The results are different for Asian Americans and White Americans-- 75% of Asian Americans passed the test, while 70% of white students passed. Something must be very wrong with California's education system to have these despairing and different numbers.
And let's turn to loitering, which has its defenders:
Loafing and loitering, the Supreme Court said 31 years ago, are among the "amenities of life" that make America great.
Even though they are not mentioned in the Constitution, the justices agreed, "These unwritten amenities have been in part responsible for giving our people the feeling of independence and self-confidence, the feeling of creativity. These amenities have dignified the right of dissent and have honored the right to be nonconformists and the right to defy submissiveness. They have encouraged lives of high spirits rather than hushed, suffocating silence."
So one can easily make an argument that it's immoral to compel a person of color to go to a school that won't educate him or her anyway, and that it's immoral and unconstitutional to restrict one's freedom by anti-loitering statutes (although the Supreme Court has had a variety of decisions on this particular issue).
So why is it OK to cross the border illegally, but it's not OK to skip school? To answer that question, follow the money. When a city has to provide services to illegal immigrants, it can get money for these services from state and Federal governments, so more illegal immigration is perversely a good thing (although the localities don't get sufficient monies to provide the services). However, when students skip school, the locality loses money. Here's what the Los Angeles schools lost:
LAUSD spokeswoman Stephanie Brady said roughly 8,500 students walked out of schools in protest, a sharp drop from the 27,000 who marched on Monday. The district could lose $28.60 in state education funding for each of them, a total of just over $1 million for the two days.
And that's just LAUSD. Other government agencies lost money, and there were also non-quantifiable losses to education and emergency services:
Santa Ana Unified, which recorded 4,277 absences for its middle and high schools Monday and Tuesday, could lose about $120,000.

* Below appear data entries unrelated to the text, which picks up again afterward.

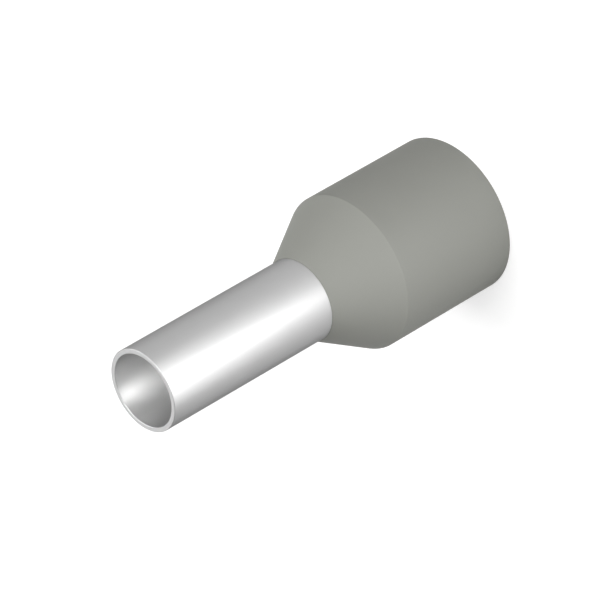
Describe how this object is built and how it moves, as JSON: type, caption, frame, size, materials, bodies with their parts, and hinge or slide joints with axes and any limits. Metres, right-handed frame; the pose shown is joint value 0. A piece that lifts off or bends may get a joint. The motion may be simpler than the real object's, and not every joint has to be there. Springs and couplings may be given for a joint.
{
  "type": "insulated wire end ferrule",
  "caption": "Insulated crimp ferrule for stranded wire: a tinned tube held in a bell-shaped plastic collar with a funnel entry.",
  "frame": {"origin": "centre of the collar's entry rim, where the wire goes in, on the surface that the ferrule stands on", "axes": "+Z along the common axis, from the entry rim to the tip of the tube; X and Y are any two directions across it"},
  "size_m": [0.0046, 0.0046, 0.012],
  "materials": {
    "tinned_copper": "satin",
    "grey_polypropylene": "satin"
  },
  "bodies": {
    "root": {"metal_sleeve": "tinned_copper", "insulating_collar": "grey_polypropylene"}
  },
  "joints": []
}
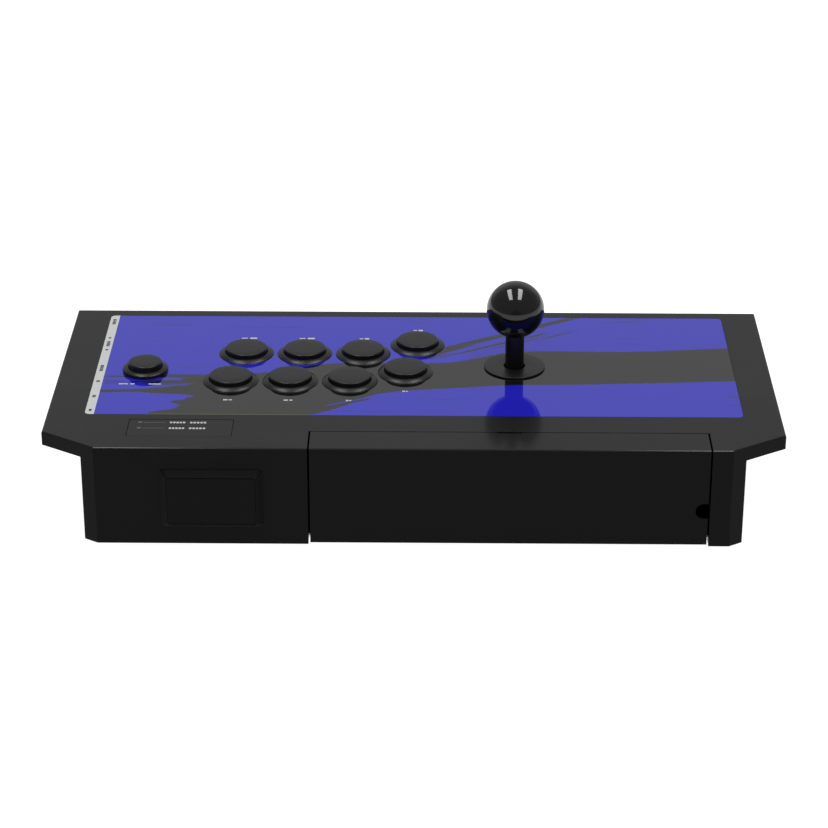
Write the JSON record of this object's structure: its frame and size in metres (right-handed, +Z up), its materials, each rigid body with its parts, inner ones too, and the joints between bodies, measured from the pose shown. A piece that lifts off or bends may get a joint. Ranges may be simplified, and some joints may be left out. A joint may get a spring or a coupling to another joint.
{
  "type": "arcade joystick panel",
  "caption": "Wide desktop arcade control panel with a ball-top lever, round push buttons, a rear touch pad and a rear cable bay behind a hinged door.",
  "frame": {"origin": "on the surface that the feet stand on, at the bottom middle of the overall box", "axes": "+X to the player's right, +Y towards the rear face with the cable door, +Z up"},
  "size_m": [0.4324, 0.202, 0.1206],
  "materials": {
    "shell_plastic": "fine moulded texture",
    "case_plastic": "fine moulded texture",
    "artwork_film": "printed, glossy",
    "zinc_steel": "zinc plated",
    "steel_rod": "ground and plated",
    "rubber": "matte",
    "button_plastic": "satin",
    "ball_plastic": "polished",
    "washer_plastic": "satin",
    "window_plastic": "satin, printed",
    "light_pipe": "frosted clear",
    "pad_plastic": "very fine texture",
    "nylon": "natural nylon",
    "mechanism_plastic": "moulded",
    "circuit_board": "solder mask"
  },
  "bodies": {
    "root": {"top_shell": "shell_plastic", "lower_case": "case_plastic", "base_cover": "case_plastic", "rubber_feet": "rubber", "base_screws": "zinc_steel", "control_plate": "zinc_steel", "artwork_sheet": "artwork_film", "cable_bin": "case_plastic", "bay_cheeks": "case_plastic", "cable_grommet": "rubber", "latch_catch": "case_plastic", "touchpad_frame": "case_plastic", "touchpad_board": "circuit_board", "indicator_window": "window_plastic", "indicator_lights": "light_pipe", "side_panel": "case_plastic", "side_board": "circuit_board", "button_housings": "button_plastic", "button_switches": "mechanism_plastic", "options_housing": "button_plastic", "options_switch": "mechanism_plastic", "lever_plate": "zinc_steel", "lever_housing": "mechanism_plastic", "lever_screws": "zinc_steel", "lever_gate": "nylon", "lever_microswitches": "mechanism_plastic", "lever_board": "circuit_board", "main_board": "circuit_board", "board_pillars": "case_plastic", "board_screws": "zinc_steel"},
    "cable_door": {"cable_door": "case_plastic", "door_hinge_pins": "steel_rod"},
    "lever_bush": {"pivot_bush": "nylon"},
    "lever_carrier": {"actuator": "nylon", "return_spring": "steel_rod"},
    "lever_top": {"lever_shaft": "steel_rod", "retaining_clip": "steel_rod", "shaft_cover": "button_plastic", "ball_top": "ball_plastic"},
    "lower_washer": {"lower_dust_washer": "washer_plastic"},
    "upper_washer": {"dust_washer": "washer_plastic"},
    "touchpad": {"touchpad": "pad_plastic"},
    "options_button": {"options_button": "button_plastic"},
    "mode_switch": {"mode_switch_knob": "button_plastic"},
    "lower_button_1": {"lower_button_1": "button_plastic"},
    "lower_button_2": {"lower_button_2": "button_plastic"},
    "lower_button_3": {"lower_button_3": "button_plastic"},
    "lower_button_4": {"lower_button_4": "button_plastic"},
    "upper_button_1": {"upper_button_1": "button_plastic"},
    "upper_button_2": {"upper_button_2": "button_plastic"},
    "upper_button_3": {"upper_button_3": "button_plastic"},
    "upper_button_4": {"upper_button_4": "button_plastic"},
    "share_button": {"share_button": "button_plastic"},
    "turbo_button": {"turbo_button": "button_plastic"},
    "left_stick_button": {"left_stick_button": "button_plastic"},
    "right_stick_button": {"right_stick_button": "button_plastic"},
    "home_button": {"home_button": "button_plastic"}
  },
  "joints": [
    {"name": "door_hinge", "type": "hinge", "parent": "root", "child": "cable_door", "pos_m": [0, 0.0924, 0.007], "axis": [-1, 0, 0], "range_deg": [0, 90]},
    {"name": "lever_fore_aft", "type": "hinge", "parent": "root", "child": "lever_bush", "pos_m": [-0.0608, -0.0173, 0.0479], "axis": [1, 0, 0], "range_deg": [-8.5, 8.5], "stiffness_Nm_per_rad": 0.55},
    {"name": "lever_left_right", "type": "hinge", "parent": "lever_bush", "child": "lever_carrier", "pos_m": [-0.0608, -0.0173, 0.0479], "axis": [0, 1, 0], "range_deg": [-8.5, 8.5], "stiffness_Nm_per_rad": 0.55},
    {"name": "lever_spin", "type": "hinge", "parent": "lever_carrier", "child": "lever_top", "pos_m": [-0.0608, -0.0173, 0.0479], "axis": [0, 0, 1], "continuous": true},
    {"name": "washer_across", "type": "slide", "parent": "root", "child": "lower_washer", "axis": [1, 0, 0], "range_m": [-0.0027, 0.0027]},
    {"name": "washer_fore_aft", "type": "slide", "parent": "lower_washer", "child": "upper_washer", "axis": [0, 1, 0], "range_m": [-0.0027, 0.0027]},
    {"name": "lower_button_1_press", "type": "slide", "parent": "root", "child": "lower_button_1", "axis": [0, 0, -1], "range_m": [0, 0.0025], "stiffness_N_per_m": 240, "springref_m": -0.002},
    {"name": "lower_button_2_press", "type": "slide", "parent": "root", "child": "lower_button_2", "axis": [0, 0, -1], "range_m": [0, 0.0025], "stiffness_N_per_m": 240, "springref_m": -0.002},
    {"name": "lower_button_3_press", "type": "slide", "parent": "root", "child": "lower_button_3", "axis": [0, 0, -1], "range_m": [0, 0.0025], "stiffness_N_per_m": 240, "springref_m": -0.002},
    {"name": "lower_button_4_press", "type": "slide", "parent": "root", "child": "lower_button_4", "axis": [0, 0, -1], "range_m": [0, 0.0025], "stiffness_N_per_m": 240, "springref_m": -0.002},
    {"name": "upper_button_1_press", "type": "slide", "parent": "root", "child": "upper_button_1", "axis": [0, 0, -1], "range_m": [0, 0.0025], "stiffness_N_per_m": 240, "springref_m": -0.002},
    {"name": "upper_button_2_press", "type": "slide", "parent": "root", "child": "upper_button_2", "axis": [0, 0, -1], "range_m": [0, 0.0025], "stiffness_N_per_m": 240, "springref_m": -0.002},
    {"name": "upper_button_3_press", "type": "slide", "parent": "root", "child": "upper_button_3", "axis": [0, 0, -1], "range_m": [0, 0.0025], "stiffness_N_per_m": 240, "springref_m": -0.002},
    {"name": "upper_button_4_press", "type": "slide", "parent": "root", "child": "upper_button_4", "axis": [0, 0, -1], "range_m": [0, 0.0025], "stiffness_N_per_m": 240, "springref_m": -0.002},
    {"name": "options_button_press", "type": "slide", "parent": "root", "child": "options_button", "axis": [0, 0, -1], "range_m": [0, 0.0025], "stiffness_N_per_m": 240, "springref_m": -0.002},
    {"name": "share_button_press", "type": "slide", "parent": "root", "child": "share_button", "axis": [-1, 0, 0], "range_m": [0, 0.0008], "stiffness_N_per_m": 800, "springref_m": -0.0006},
    {"name": "turbo_button_press", "type": "slide", "parent": "root", "child": "turbo_button", "axis": [-1, 0, 0], "range_m": [0, 0.0008], "stiffness_N_per_m": 800, "springref_m": -0.0006},
    {"name": "left_stick_button_press", "type": "slide", "parent": "root", "child": "left_stick_button", "axis": [-1, 0, 0], "range_m": [0, 0.0008], "stiffness_N_per_m": 800, "springref_m": -0.0006},
    {"name": "right_stick_button_press", "type": "slide", "parent": "root", "child": "right_stick_button", "axis": [-1, 0, 0], "range_m": [0, 0.0008], "stiffness_N_per_m": 800, "springref_m": -0.0006},
    {"name": "home_button_press", "type": "slide", "parent": "root", "child": "home_button", "axis": [-1, 0, 0], "range_m": [0, 0.0008], "stiffness_N_per_m": 800, "springref_m": -0.0006},
    {"name": "mode_switch_slide", "type": "slide", "parent": "root", "child": "mode_switch", "axis": [0, 1, 0], "range_m": [-0.0036, 0.0036]},
    {"name": "touchpad_press", "type": "slide", "parent": "root", "child": "touchpad", "axis": [0, -1, 0], "range_m": [0, 0.0005], "stiffness_N_per_m": 2000, "springref_m": -0.0005}
  ],
  "couplings": [
    {"joint": "washer_across", "follows": "lever_left_right", "m_per_rad": 0.0179},
    {"joint": "washer_fore_aft", "follows": "lever_fore_aft", "m_per_rad": -0.0179}
  ]
}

The Long Beach Unified School District estimated that about 3,000 students were absent for all or a portion of the school day Monday and Tuesday, said spokesman Chris Eftychiou, who added that the district could lose as much as $85,000.

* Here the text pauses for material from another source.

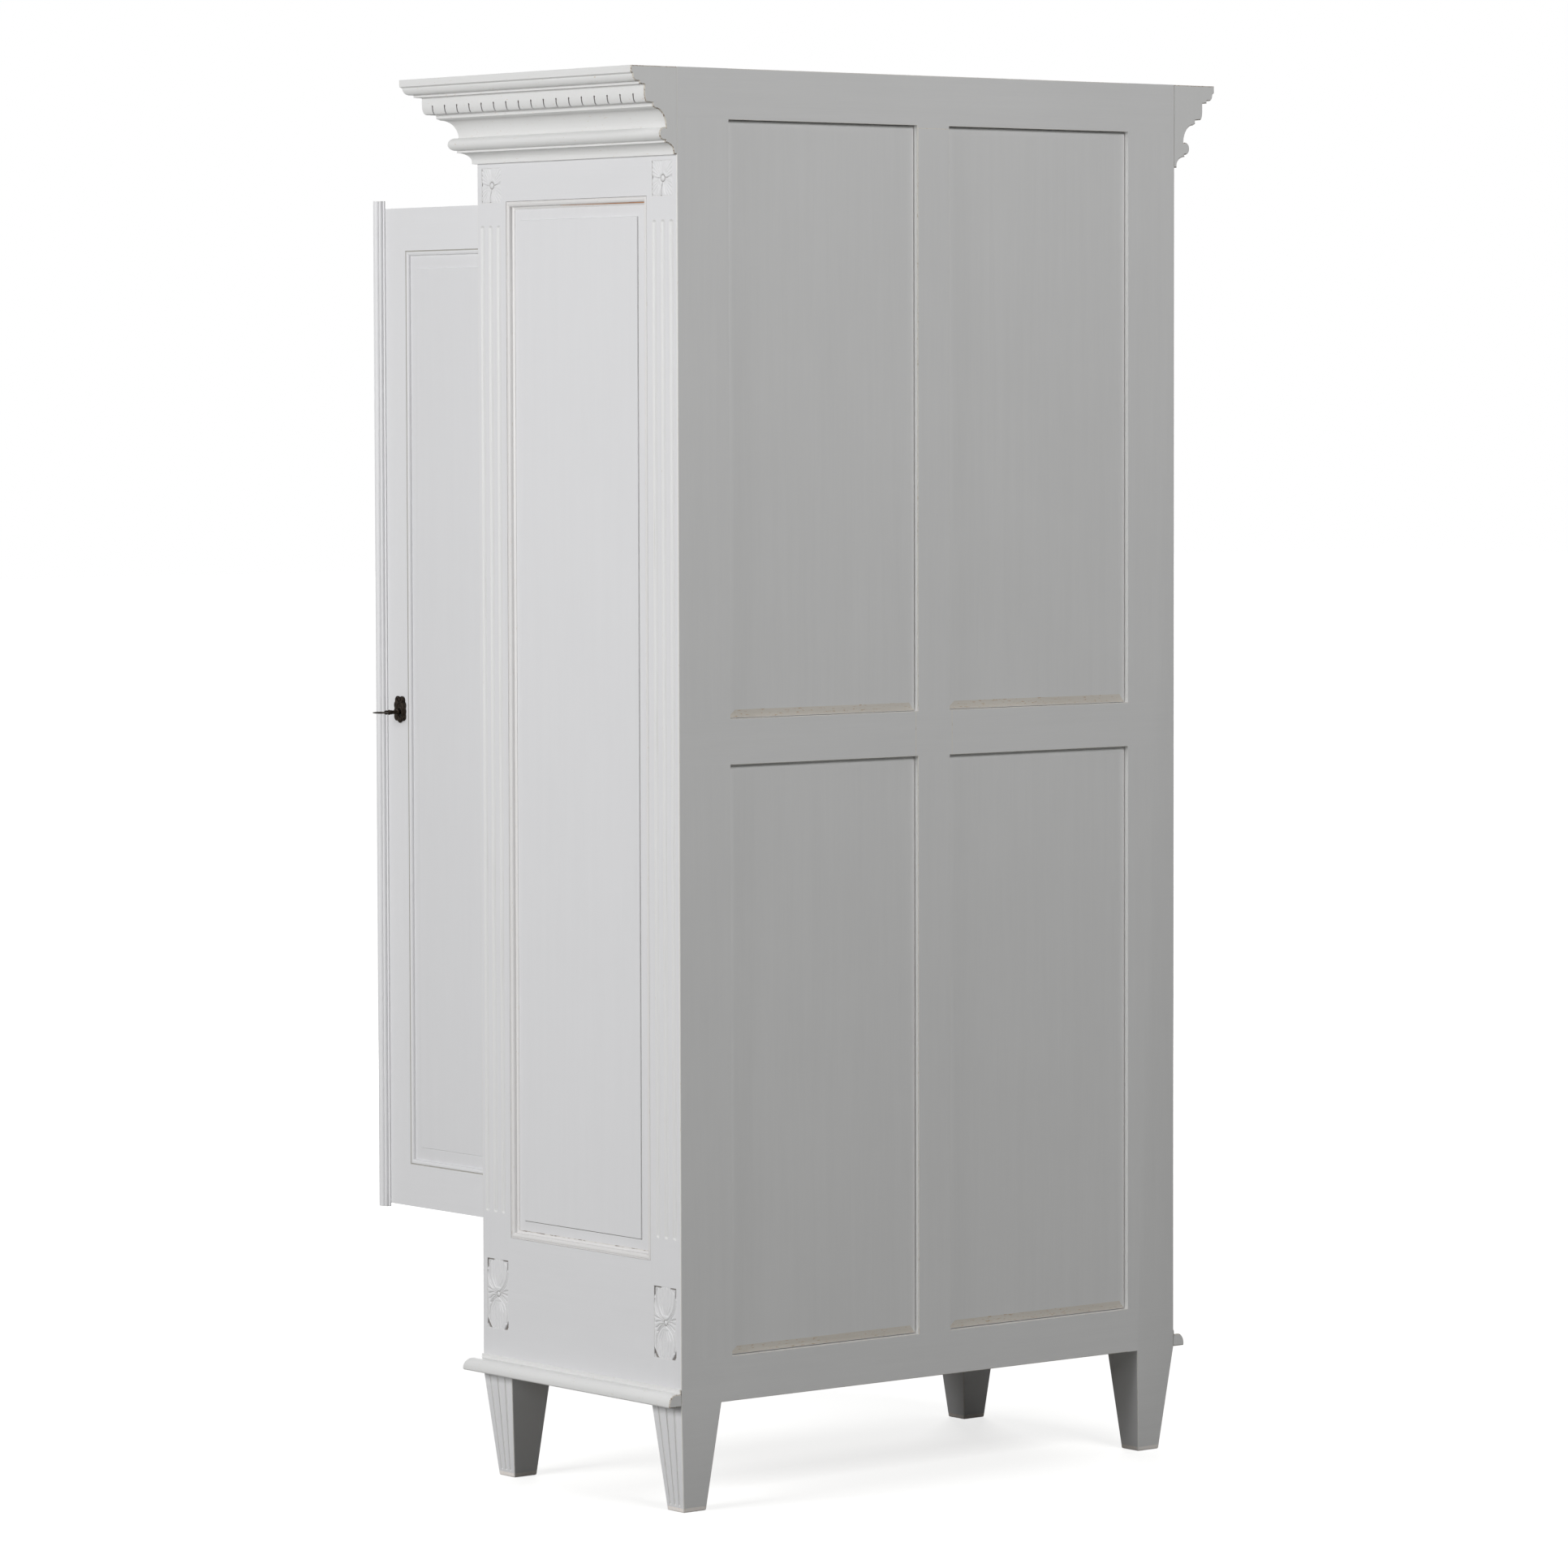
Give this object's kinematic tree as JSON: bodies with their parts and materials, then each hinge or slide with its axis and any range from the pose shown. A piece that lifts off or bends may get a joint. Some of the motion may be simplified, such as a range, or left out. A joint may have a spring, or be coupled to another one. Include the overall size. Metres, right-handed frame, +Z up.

The effect was not only financial, he added: There was also the disruption to instruction.
"There are only so many days in the year…. Each day in class is precious," he said.
The LAPD, on tactical alert for the protests, had to pay officers overtime and pull them off normal duties, which meant some calls went unanswered, Lt. Paul Vernon said.
"When we go on tactical alert, we stop answering nonemergency calls," he said. "So when someone calls about, say, a suspicious man, we are not responding."
This leads one to the sneaking suspicion that if schools receive flat rate funding from the state, there wouldn't be this huge effort to get the students back into school.
On the other hand, if the Federal and state governments absolutely refused to pay for services to illegal aliens, you'd suspect that Villaraigosa would be demanding that a Berlin Wall be built on the U.S.-Mexican border.